* MATERIAL FOR THIS TASK

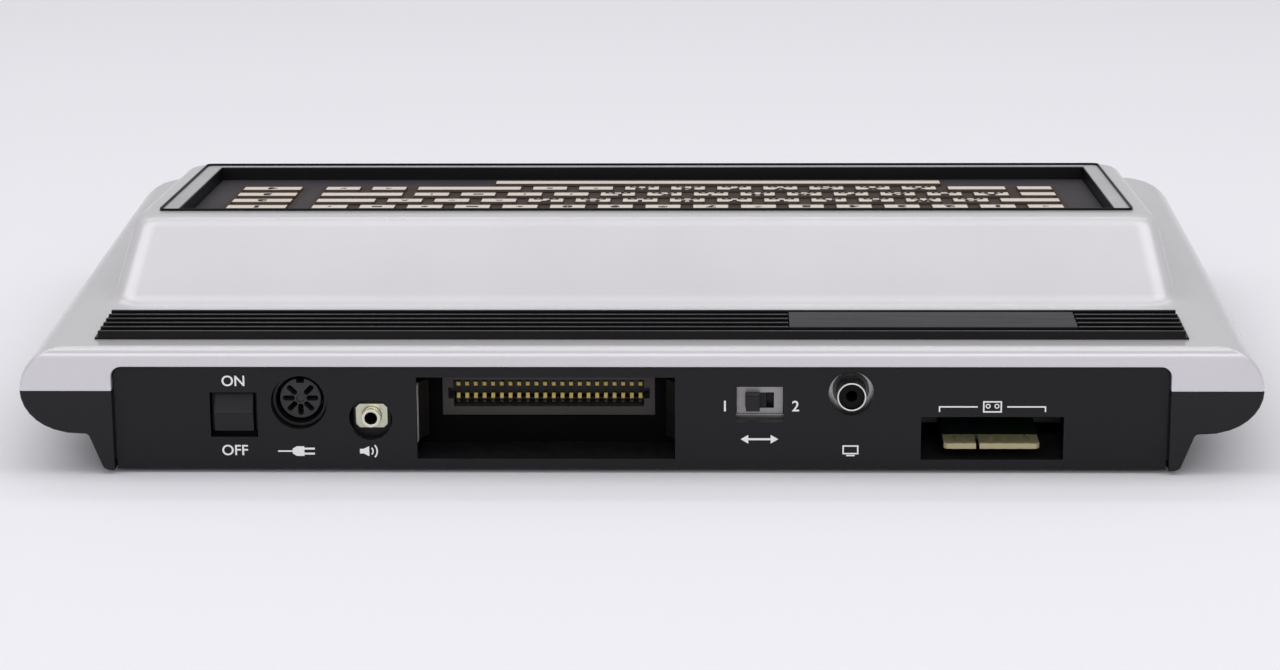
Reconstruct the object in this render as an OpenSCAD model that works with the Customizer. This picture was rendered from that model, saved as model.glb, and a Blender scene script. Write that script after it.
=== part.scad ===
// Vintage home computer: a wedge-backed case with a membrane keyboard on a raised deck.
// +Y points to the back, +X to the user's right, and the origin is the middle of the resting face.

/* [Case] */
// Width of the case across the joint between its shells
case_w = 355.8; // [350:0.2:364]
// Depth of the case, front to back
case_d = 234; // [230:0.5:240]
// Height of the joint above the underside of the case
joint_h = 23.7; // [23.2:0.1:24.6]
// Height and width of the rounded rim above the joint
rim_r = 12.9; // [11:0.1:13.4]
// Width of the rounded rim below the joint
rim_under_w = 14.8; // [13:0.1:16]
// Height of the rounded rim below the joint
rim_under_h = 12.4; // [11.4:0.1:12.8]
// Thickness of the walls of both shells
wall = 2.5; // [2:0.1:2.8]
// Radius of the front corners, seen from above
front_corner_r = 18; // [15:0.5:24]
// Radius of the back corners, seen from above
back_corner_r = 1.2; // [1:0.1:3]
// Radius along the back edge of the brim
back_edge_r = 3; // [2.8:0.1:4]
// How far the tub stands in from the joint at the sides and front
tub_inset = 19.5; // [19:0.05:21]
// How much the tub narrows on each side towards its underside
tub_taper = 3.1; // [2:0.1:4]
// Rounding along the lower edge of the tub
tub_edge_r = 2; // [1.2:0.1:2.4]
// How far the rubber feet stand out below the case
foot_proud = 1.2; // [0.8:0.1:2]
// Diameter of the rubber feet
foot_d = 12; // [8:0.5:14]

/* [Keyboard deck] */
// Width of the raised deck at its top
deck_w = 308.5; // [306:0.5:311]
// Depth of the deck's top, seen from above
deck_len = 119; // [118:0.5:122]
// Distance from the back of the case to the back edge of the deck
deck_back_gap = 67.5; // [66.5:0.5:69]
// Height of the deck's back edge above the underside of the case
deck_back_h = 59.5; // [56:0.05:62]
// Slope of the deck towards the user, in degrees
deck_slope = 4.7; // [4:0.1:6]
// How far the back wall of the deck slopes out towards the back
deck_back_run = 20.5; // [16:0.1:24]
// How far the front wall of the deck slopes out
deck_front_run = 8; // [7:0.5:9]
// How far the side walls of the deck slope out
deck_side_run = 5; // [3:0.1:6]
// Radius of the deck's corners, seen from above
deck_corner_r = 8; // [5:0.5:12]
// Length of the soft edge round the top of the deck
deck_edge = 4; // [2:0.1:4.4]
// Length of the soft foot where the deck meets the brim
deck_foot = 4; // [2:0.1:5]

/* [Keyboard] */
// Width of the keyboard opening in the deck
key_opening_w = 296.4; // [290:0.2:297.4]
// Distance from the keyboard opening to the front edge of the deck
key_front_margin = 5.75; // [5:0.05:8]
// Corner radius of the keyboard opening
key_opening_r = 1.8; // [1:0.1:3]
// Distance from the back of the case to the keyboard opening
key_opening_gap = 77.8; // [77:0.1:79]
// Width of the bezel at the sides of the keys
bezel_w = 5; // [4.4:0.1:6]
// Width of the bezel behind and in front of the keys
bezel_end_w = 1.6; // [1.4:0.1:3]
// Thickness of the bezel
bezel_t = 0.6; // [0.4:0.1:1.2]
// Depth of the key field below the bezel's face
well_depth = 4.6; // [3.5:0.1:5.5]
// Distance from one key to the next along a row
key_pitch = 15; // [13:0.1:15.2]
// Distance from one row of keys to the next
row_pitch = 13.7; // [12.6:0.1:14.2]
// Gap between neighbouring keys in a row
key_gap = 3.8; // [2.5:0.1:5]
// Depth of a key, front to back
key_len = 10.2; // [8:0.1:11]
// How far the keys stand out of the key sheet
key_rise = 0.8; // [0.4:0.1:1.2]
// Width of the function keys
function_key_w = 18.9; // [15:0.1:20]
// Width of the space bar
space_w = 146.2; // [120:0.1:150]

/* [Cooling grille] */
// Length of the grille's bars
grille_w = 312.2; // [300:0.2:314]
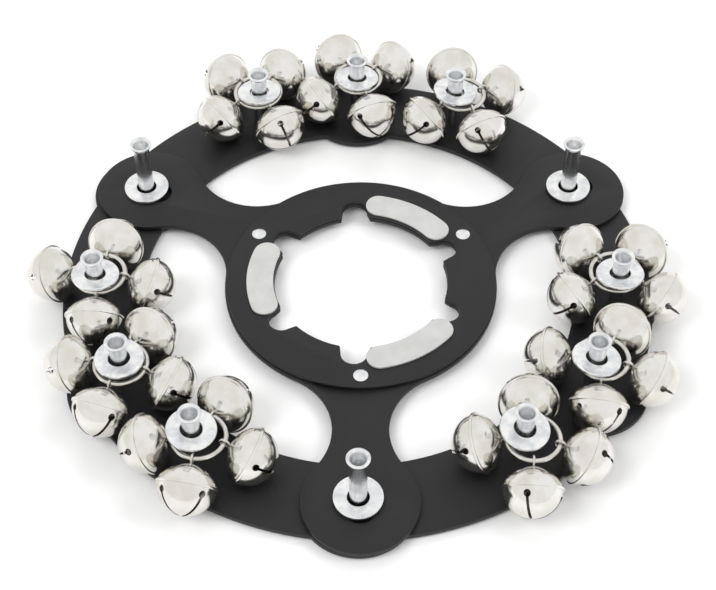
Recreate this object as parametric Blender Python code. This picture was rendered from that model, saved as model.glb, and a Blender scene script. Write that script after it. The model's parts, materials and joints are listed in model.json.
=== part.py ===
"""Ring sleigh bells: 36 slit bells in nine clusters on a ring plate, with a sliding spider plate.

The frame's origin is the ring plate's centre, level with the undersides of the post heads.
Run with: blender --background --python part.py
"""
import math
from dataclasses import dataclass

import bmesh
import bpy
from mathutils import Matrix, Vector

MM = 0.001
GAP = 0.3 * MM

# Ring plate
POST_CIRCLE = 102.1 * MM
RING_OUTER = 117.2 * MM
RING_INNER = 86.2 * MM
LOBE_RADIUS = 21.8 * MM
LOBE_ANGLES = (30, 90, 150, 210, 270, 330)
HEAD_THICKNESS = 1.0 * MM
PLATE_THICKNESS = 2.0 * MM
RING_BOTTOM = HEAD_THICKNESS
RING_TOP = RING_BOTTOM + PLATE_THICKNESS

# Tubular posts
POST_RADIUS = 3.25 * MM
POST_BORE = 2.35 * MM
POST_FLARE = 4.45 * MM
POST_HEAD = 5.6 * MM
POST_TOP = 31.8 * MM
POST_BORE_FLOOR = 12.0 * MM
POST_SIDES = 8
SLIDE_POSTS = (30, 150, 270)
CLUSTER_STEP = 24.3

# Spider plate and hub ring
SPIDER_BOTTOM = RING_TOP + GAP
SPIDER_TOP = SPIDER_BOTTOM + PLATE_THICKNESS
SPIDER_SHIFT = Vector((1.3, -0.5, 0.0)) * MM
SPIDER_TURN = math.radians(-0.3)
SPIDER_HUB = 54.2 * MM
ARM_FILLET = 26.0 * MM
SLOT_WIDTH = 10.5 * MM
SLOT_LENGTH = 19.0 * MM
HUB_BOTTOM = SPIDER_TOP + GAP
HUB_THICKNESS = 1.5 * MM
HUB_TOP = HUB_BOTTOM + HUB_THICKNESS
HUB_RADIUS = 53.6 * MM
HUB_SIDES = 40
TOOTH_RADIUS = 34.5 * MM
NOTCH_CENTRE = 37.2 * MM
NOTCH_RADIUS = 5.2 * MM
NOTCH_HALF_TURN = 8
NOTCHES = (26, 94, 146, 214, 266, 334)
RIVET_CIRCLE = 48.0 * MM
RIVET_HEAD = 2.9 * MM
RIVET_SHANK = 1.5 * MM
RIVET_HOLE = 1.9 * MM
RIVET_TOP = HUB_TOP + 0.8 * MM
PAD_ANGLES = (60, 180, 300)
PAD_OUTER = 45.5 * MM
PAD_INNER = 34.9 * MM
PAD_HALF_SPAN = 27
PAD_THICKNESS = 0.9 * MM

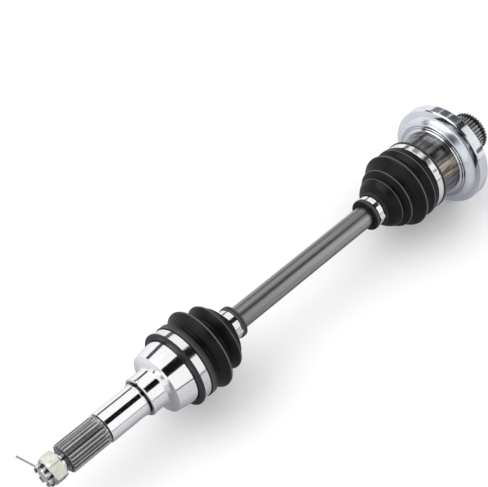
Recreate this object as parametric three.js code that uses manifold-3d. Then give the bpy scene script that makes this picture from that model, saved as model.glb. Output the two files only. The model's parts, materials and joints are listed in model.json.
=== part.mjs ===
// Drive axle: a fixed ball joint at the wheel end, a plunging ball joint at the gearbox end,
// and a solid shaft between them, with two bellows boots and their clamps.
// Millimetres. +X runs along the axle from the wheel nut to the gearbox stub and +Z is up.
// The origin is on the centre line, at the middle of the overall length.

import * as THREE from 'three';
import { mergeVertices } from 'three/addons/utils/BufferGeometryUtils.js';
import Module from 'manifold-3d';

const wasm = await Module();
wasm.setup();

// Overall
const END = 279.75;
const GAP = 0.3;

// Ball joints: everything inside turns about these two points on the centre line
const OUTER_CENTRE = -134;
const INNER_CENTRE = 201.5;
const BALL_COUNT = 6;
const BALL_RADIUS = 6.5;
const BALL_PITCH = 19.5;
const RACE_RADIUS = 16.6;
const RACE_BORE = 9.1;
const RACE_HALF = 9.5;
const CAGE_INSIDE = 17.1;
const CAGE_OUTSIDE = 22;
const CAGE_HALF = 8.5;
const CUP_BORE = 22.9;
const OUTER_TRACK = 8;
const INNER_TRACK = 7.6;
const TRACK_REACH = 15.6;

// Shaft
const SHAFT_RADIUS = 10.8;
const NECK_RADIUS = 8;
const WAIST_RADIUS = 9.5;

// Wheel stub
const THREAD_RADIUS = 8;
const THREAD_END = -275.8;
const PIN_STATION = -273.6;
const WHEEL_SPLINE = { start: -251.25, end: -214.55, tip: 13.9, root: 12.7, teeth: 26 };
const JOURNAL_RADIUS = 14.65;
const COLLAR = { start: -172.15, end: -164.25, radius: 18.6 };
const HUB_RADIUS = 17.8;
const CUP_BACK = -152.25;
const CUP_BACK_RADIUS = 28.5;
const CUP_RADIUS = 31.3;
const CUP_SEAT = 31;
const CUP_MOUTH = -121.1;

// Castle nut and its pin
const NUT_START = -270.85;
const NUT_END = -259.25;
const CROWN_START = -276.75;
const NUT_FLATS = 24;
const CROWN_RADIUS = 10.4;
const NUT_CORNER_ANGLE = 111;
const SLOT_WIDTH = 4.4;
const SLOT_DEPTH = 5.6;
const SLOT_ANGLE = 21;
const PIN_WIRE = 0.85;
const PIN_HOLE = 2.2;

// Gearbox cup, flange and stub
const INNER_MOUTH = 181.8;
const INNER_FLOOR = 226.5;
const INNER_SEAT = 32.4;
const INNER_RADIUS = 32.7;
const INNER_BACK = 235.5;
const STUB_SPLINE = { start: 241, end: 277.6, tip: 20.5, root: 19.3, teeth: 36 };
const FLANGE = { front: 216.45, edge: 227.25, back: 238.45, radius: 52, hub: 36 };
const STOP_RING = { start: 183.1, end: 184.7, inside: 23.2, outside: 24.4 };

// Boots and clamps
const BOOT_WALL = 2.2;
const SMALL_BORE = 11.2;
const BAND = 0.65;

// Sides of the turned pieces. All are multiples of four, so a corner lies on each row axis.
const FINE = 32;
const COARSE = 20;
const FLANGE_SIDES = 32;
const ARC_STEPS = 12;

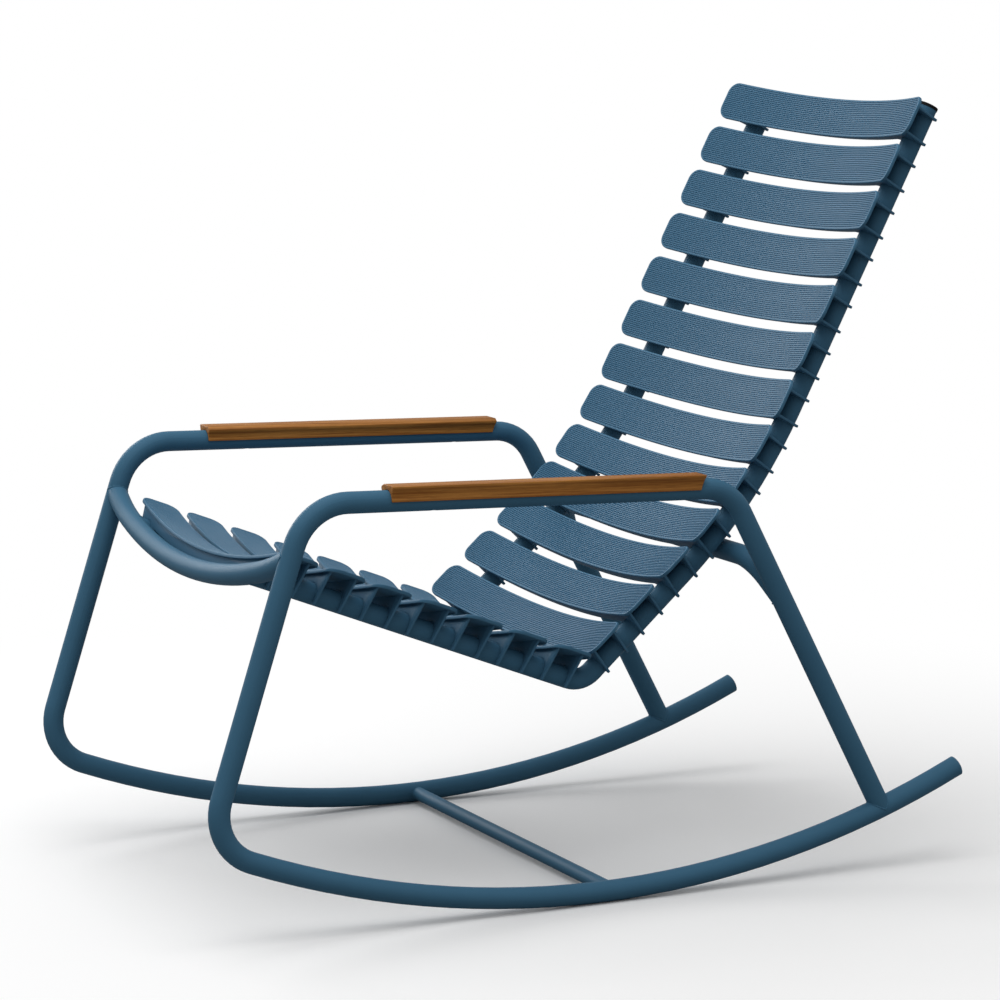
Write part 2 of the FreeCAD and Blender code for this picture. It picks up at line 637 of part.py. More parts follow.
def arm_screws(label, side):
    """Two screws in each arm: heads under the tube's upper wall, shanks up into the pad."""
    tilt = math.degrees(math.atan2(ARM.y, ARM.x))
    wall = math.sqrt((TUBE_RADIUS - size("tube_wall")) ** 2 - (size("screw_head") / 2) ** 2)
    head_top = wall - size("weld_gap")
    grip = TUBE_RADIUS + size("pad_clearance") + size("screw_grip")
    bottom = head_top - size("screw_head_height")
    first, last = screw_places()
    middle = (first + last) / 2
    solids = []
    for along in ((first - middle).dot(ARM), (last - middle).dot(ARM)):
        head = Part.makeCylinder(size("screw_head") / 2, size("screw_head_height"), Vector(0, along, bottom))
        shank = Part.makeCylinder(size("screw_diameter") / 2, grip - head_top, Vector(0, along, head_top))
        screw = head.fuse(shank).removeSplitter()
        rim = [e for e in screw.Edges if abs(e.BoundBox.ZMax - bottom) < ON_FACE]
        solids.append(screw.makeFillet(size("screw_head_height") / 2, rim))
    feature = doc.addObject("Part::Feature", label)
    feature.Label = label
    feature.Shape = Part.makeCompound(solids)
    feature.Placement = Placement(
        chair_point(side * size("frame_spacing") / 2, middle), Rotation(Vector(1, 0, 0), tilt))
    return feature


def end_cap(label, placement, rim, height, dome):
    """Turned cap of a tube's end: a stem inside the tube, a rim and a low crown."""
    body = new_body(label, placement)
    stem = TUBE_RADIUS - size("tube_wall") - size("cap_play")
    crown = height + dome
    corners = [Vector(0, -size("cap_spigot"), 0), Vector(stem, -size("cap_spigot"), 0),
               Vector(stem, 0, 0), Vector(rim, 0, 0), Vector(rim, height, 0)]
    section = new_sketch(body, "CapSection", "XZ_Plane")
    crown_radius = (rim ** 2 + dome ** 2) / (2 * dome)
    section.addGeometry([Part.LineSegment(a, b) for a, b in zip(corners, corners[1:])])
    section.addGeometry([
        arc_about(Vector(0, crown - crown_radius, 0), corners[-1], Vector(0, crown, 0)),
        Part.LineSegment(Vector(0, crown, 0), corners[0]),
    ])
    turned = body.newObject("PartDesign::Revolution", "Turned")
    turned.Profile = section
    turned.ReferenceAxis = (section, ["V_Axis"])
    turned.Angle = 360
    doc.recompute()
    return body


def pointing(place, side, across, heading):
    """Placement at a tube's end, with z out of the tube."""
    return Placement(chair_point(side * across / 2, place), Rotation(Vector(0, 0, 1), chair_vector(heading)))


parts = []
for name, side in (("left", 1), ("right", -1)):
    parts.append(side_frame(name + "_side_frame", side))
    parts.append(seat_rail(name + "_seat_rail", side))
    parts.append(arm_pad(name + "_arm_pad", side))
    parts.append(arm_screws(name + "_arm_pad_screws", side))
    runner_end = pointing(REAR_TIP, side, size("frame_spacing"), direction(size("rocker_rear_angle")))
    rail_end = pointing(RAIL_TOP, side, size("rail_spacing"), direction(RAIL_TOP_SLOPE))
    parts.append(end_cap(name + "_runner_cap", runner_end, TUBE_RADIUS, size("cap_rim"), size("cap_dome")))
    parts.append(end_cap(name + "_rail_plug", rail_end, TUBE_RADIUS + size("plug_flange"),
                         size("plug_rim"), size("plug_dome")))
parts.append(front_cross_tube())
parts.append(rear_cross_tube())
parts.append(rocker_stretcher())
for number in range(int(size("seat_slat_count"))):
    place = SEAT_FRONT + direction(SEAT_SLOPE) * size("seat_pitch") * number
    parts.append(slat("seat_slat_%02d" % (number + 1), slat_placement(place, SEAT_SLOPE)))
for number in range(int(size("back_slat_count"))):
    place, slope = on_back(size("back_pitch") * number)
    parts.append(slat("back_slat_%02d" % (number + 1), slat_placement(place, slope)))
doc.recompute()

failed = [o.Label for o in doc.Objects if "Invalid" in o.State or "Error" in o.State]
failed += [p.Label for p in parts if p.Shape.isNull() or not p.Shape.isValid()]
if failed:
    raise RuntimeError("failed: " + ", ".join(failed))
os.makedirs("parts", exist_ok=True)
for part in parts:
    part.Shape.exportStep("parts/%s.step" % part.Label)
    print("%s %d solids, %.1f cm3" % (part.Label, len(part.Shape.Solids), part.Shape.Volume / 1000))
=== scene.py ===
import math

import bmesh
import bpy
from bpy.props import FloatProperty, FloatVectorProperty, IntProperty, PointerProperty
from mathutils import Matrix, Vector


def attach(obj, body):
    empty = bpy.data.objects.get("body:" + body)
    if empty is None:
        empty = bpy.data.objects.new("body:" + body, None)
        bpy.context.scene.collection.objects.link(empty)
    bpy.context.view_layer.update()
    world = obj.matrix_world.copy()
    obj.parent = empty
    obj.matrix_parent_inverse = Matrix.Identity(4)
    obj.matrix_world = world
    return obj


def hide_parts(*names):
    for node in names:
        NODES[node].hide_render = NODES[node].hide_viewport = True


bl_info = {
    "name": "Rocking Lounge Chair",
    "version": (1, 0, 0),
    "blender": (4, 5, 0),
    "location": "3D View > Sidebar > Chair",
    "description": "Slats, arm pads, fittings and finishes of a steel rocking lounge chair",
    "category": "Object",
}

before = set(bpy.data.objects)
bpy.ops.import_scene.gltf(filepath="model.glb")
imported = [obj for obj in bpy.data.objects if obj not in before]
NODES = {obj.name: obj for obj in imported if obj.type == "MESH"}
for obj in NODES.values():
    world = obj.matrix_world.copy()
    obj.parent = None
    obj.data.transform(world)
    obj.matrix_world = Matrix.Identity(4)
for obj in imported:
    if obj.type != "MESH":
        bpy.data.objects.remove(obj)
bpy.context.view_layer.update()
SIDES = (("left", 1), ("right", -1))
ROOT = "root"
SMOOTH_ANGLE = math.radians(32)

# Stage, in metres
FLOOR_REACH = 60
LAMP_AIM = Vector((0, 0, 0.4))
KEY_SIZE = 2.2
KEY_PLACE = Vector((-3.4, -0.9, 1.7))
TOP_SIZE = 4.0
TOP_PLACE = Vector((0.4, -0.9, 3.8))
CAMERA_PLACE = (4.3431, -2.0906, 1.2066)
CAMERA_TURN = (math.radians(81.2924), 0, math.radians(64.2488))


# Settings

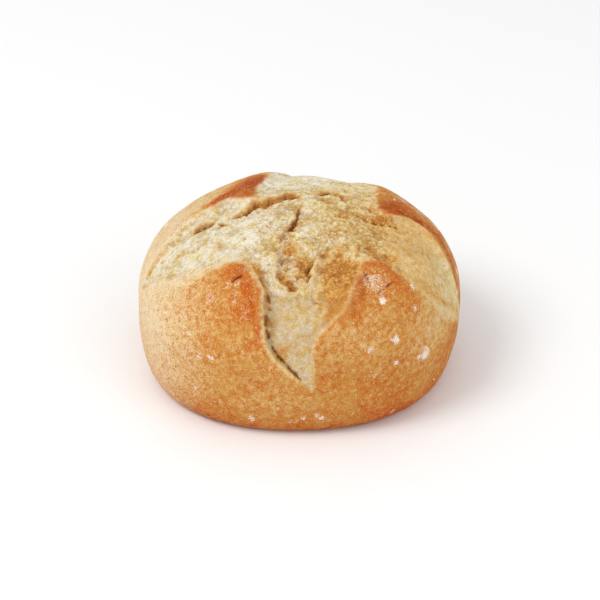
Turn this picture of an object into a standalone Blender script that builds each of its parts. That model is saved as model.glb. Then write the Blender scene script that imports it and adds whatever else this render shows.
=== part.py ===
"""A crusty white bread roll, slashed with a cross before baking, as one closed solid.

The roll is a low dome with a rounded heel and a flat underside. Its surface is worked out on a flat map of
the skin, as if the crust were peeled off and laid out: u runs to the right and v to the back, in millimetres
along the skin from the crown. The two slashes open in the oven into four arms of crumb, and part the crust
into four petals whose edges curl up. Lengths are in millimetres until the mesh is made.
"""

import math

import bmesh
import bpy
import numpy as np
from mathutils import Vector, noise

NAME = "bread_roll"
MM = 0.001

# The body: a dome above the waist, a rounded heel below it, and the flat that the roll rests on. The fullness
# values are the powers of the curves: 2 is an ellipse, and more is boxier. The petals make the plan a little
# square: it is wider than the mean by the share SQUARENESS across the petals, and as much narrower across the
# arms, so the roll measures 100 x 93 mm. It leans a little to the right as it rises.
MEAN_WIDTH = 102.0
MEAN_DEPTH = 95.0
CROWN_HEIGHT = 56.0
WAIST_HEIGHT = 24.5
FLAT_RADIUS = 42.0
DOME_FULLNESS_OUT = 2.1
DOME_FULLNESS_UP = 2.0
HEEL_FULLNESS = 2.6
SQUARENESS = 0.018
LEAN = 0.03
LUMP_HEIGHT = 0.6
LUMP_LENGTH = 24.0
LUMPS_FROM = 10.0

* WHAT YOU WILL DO
Working from the data above, extract solely the lines from the one containing "Recreate this object as parametric three.js" through the one containing "const WAIST_RADIUS = 9.5;", exactly as they appear, both included.

* COMPLETE OUTPUT
Recreate this object as parametric three.js code that uses manifold-3d. Then give the bpy scene script that makes this picture from that model, saved as model.glb. Output the two files only. The model's parts, materials and joints are listed in model.json.
=== part.mjs ===
// Drive axle: a fixed ball joint at the wheel end, a plunging ball joint at the gearbox end,
// and a solid shaft between them, with two bellows boots and their clamps.
// Millimetres. +X runs along the axle from the wheel nut to the gearbox stub and +Z is up.
// The origin is on the centre line, at the middle of the overall length.

import * as THREE from 'three';
import { mergeVertices } from 'three/addons/utils/BufferGeometryUtils.js';
import Module from 'manifold-3d';

const wasm = await Module();
wasm.setup();

// Overall
const END = 279.75;
const GAP = 0.3;

// Ball joints: everything inside turns about these two points on the centre line
const OUTER_CENTRE = -134;
const INNER_CENTRE = 201.5;
const BALL_COUNT = 6;
const BALL_RADIUS = 6.5;
const BALL_PITCH = 19.5;
const RACE_RADIUS = 16.6;
const RACE_BORE = 9.1;
const RACE_HALF = 9.5;
const CAGE_INSIDE = 17.1;
const CAGE_OUTSIDE = 22;
const CAGE_HALF = 8.5;
const CUP_BORE = 22.9;
const OUTER_TRACK = 8;
const INNER_TRACK = 7.6;
const TRACK_REACH = 15.6;

// Shaft
const SHAFT_RADIUS = 10.8;
const NECK_RADIUS = 8;
const WAIST_RADIUS = 9.5;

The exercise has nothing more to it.